▸ **Goal**:
Review the material line by line. Identify and copy every line that contains the string "bodies".

▸ **Provided data**:
Begin

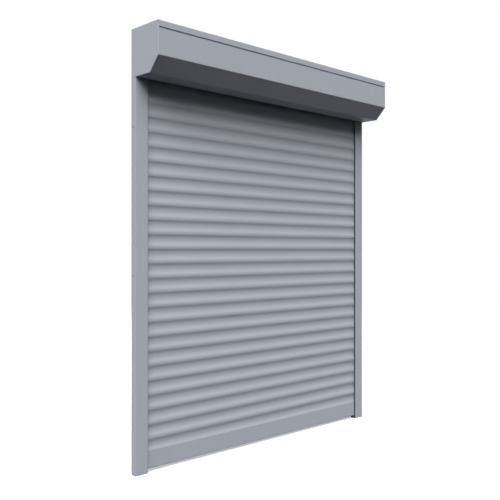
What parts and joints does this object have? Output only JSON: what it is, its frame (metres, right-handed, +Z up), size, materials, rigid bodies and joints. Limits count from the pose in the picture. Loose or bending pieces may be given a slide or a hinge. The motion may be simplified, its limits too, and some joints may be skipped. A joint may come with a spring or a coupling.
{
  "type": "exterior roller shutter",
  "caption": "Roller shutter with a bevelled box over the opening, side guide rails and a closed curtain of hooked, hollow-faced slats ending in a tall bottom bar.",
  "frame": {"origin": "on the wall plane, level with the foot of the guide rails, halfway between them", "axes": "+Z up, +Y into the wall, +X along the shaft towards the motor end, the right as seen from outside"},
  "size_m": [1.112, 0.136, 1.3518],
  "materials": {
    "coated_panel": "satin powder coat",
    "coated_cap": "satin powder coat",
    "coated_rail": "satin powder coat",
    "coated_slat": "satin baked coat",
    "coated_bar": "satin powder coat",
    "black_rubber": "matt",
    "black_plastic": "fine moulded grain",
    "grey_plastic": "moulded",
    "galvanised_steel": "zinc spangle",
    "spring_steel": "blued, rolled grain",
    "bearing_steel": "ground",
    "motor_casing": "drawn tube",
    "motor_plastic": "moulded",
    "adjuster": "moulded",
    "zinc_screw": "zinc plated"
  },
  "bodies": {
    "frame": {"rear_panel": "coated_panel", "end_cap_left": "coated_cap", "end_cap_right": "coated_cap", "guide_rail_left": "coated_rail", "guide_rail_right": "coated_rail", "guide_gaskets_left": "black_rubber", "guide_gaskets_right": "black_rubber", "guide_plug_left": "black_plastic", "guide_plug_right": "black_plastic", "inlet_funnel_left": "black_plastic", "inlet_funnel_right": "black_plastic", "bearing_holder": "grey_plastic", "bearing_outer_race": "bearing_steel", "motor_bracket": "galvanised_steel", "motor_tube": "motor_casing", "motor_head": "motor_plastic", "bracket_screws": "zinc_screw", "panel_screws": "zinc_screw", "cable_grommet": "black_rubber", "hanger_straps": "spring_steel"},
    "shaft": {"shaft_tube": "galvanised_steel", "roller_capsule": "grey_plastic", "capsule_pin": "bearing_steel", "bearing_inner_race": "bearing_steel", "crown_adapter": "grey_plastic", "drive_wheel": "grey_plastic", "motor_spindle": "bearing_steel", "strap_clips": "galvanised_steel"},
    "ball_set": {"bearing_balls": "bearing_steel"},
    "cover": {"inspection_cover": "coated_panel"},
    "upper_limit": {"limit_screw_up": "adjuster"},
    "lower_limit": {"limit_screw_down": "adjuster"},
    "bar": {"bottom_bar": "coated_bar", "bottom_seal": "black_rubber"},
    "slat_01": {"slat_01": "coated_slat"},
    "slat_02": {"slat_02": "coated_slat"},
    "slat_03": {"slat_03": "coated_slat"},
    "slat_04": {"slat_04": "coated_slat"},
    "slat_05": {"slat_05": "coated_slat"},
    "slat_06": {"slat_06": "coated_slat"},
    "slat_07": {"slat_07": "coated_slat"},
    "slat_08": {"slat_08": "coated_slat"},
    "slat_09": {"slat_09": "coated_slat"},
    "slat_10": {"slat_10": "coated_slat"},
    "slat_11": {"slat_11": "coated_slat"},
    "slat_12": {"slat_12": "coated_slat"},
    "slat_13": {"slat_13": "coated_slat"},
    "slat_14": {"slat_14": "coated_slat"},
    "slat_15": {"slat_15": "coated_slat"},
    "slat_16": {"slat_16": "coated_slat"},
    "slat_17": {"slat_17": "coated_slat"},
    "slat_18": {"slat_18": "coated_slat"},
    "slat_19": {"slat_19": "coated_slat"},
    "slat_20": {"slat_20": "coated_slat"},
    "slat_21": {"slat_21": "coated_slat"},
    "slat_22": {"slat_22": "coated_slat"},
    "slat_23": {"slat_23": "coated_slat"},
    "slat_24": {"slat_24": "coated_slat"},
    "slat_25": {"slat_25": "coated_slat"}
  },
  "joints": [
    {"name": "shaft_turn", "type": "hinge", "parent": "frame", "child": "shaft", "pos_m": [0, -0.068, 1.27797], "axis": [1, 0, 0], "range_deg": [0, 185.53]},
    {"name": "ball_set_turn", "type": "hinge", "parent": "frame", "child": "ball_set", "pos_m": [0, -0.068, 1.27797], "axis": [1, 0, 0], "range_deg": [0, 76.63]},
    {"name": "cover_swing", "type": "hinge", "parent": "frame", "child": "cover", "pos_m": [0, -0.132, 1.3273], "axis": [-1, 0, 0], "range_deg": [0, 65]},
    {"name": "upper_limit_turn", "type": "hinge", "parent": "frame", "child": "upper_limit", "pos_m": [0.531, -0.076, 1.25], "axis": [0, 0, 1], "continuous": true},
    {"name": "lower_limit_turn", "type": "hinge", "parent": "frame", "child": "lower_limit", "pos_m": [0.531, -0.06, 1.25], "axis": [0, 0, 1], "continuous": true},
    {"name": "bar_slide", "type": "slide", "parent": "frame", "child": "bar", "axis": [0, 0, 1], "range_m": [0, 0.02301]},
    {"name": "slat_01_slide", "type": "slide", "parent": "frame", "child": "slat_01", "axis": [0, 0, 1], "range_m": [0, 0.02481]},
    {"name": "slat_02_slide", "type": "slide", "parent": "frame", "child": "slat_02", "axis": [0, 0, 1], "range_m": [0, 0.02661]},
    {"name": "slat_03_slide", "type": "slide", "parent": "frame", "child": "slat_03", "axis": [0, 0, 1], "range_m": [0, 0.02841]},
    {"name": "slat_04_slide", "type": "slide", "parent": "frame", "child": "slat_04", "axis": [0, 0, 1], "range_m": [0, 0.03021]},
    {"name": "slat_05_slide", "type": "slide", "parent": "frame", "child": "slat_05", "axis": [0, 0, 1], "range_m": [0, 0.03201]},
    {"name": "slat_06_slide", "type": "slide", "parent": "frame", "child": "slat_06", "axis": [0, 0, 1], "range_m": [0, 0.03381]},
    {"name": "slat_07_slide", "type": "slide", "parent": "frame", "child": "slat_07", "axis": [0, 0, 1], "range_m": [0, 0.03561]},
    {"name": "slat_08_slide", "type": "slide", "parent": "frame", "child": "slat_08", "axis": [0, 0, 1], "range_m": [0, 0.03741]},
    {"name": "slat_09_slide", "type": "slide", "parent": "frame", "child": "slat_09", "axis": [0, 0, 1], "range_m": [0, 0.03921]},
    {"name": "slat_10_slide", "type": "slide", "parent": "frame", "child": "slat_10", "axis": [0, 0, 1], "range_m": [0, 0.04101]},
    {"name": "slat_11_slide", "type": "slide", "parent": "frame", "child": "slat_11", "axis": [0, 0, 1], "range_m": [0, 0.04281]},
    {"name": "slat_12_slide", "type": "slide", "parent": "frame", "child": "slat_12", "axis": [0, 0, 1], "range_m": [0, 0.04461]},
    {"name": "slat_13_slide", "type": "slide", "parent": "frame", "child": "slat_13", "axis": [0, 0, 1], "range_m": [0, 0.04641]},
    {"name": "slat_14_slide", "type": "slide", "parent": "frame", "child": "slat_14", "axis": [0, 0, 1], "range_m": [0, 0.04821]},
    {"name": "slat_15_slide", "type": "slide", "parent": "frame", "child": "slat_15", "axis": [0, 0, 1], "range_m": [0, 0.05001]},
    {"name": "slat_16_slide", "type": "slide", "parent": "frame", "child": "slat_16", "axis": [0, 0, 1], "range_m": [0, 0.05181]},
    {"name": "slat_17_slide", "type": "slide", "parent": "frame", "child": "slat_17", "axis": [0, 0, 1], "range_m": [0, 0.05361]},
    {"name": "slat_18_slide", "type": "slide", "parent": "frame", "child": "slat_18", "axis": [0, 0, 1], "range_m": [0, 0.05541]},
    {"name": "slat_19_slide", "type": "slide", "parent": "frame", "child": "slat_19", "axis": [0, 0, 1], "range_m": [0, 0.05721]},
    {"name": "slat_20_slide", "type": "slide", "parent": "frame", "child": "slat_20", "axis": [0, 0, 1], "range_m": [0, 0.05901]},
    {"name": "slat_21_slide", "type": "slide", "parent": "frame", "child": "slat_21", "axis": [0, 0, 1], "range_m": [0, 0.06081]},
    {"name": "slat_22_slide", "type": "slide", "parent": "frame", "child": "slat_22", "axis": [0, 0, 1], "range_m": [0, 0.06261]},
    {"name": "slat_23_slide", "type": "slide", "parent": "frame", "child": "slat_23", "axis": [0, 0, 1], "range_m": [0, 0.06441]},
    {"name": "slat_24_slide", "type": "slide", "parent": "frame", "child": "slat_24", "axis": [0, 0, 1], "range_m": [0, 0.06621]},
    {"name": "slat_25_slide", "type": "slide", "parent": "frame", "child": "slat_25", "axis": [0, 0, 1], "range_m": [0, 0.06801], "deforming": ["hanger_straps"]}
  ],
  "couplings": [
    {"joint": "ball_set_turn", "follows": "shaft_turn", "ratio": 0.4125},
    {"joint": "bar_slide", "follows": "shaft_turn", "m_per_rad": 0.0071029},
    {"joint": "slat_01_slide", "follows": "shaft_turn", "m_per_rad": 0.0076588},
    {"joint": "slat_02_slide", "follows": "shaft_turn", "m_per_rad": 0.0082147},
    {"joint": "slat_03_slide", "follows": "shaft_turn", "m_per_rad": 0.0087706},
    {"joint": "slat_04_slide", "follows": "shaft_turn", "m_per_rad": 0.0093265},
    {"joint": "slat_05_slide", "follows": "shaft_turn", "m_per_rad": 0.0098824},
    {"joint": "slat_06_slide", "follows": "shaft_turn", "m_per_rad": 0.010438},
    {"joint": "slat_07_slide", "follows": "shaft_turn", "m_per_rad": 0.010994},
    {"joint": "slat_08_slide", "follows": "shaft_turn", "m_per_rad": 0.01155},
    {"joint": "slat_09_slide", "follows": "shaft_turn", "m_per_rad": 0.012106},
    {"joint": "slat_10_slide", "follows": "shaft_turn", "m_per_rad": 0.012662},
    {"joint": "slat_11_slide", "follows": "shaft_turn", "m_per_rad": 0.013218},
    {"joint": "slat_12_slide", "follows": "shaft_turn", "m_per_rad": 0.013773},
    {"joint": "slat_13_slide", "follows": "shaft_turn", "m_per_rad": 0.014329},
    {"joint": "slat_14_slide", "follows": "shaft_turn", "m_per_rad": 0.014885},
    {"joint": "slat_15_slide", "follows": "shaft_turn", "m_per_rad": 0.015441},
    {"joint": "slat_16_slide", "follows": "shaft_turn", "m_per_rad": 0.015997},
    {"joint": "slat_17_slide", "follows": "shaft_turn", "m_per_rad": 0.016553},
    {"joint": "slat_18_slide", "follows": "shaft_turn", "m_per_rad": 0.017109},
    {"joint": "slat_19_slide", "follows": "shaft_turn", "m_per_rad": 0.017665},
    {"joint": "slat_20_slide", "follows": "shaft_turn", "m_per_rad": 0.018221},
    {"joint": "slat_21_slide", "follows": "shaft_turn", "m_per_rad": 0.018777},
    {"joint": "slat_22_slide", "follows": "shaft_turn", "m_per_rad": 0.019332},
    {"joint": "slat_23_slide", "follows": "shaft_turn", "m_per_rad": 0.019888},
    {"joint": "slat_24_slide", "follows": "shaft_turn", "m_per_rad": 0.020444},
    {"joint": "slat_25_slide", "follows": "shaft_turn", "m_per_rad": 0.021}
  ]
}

End

▸ **Complete output**:
What parts and joints does this object have? Output only JSON: what it is, its frame (metres, right-handed, +Z up), size, materials, rigid bodies and joints. Limits count from the pose in the picture. Loose or bending pieces may be given a slide or a hinge. The motion may be simplified, its limits too, and some joints may be skipped. A joint may come with a spring or a coupling.
  "bodies": {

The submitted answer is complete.